Saturday, March 26, 2011

SAN MARCOS, Texas - FBI Snitch Claims NY Times Defamed Him

OFF THE WIRE
DAN MCCUE
 courthousenews.com

A Texas man who claims he worked as an FBI informant during the 2008 Republican National Convention in St. Paul says The New York Times defamed him in an article that claimed he was part of a conspiracy to bomb the meeting.


In his federal complaint, Brandon Darby describes himself as a community organizer who worked as an undercover informant for the FBI during the convention.

According to the complaint: "Mr. Darby's services to the FBI at the RNC led to the FBI's seizures of 34 riot shields constructed by convention protestors. The 34 seized riot shields were made by convention protestors for purposes of engaging in violent acts against law-enforcement authorities at the RNC.

"Following the seizure of the homemade riot shields, and in escalating response thereto, two Texan protestors who took part in the construction of the seized riot shields then manufactured eight Molotov cocktail bombs."

Darby claims the two men - David Guy McKay and Bradley Neal Crowder - "built the bombs specifically to use and detonate upon police officers and political delegates at the convention, and to otherwise violently disrupt the RNC."

He claims the men were arrested thanks to his tips to the FBI.

"Crowder pled guilty to criminal charges stemming from the bomb plot and was sentenced to 24 months for his crimes," according to the complaint.

McKay went to trial, and "McKay's initial trial defense was based in part upon an assertion that McKay was acting under the influence of, or was entrapped by, the FBI's undercover asset, Mr. Darby," the complaint states.

But Darby said McKay ended up pleading guilty and was sentenced to 48 months in prison. Darby claims that in McKay's allocution in open court in May 2009, he said: "I embellished - I guess I actually lied - that Brandon Darby came up with the idea to make Molotov cocktails."

Nonetheless, Darby says, The New York Times reported on Feb. 22 this year that he "had encouraged" the bomb plot.

The article was published under the headline, "Anarchist Ties Seen in '08 Bombing of Texas Governor's Mansion."

According to Darby's complaint: "The substance of the NYT article is the reported establishment of a link by law enforcement authorities between the group(s) or individual(s) who infamously firebombed the Texas Governor's Mansion in Austin in June 2008, and the group(s) or individual(s) involved in the aforementioned RNC bomb plot of September 2008. The relevant portion of the NYT article is reprinted below. The 'two men' referenced in the excerpt are McKay and Crowder.

"'Yet federal agents accused two men from these circles of plotting to make firebombs and hurl them at police cars during the convention. An FBI informant from Austin, Brandon Darby, was traveling with the group and told the authorities of the plot, which he had encouraged.'"

Darby's complaint continues: "The everyday and ordinary meaning of the language in the NYT article is clear, unambiguous and presented as a crisp statement of fact: according to the New York Times, Darby 'encouraged' the September 2008 RNC bomb plot."
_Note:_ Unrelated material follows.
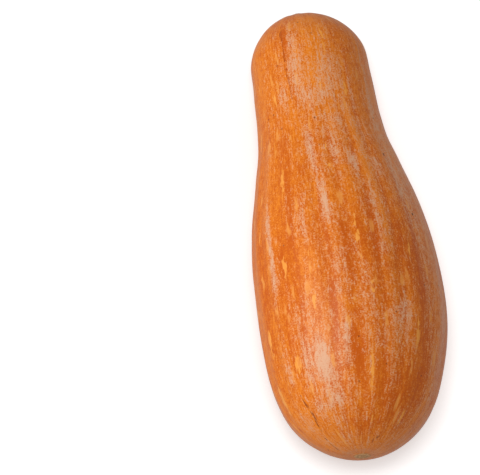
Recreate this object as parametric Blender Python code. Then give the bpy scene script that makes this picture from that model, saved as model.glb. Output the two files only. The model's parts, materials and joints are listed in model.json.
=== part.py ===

Darby claims that in early March, a Minneapolis Star-Tribune reporter alerted The New York Times that its article was erroneous, and the author of the Times article, Houston bureau chief James McKinley, responded with a short email: "'Thanks for your letter and for straightening us out on that point. Yours. Jim,'" according to the complaint.

Darby claims that the email "is a clear and unambiguous admission of the New York Times factually untrue reporting of Mr. Darby's actions set forth in the NYT article."

He continues: "The content and allegations contained in the NYT article are so appalling and so odious - that a person working undercover in the service of the FBI at serious risk to his own safety, actually encouraged the commission of an act of political terror - that Mr. Darby is devastated. Brandon Darby's reputation has been shattered by the New York Times published statement of 'fact' that Darby is a criminal, unindicted co-conspirator, or similar, in a 2008 plot to firebomb a national political convention."

Darby seeks punitive damages for libel and gross negligence.

He is represented by Robert Kleinman of Austin.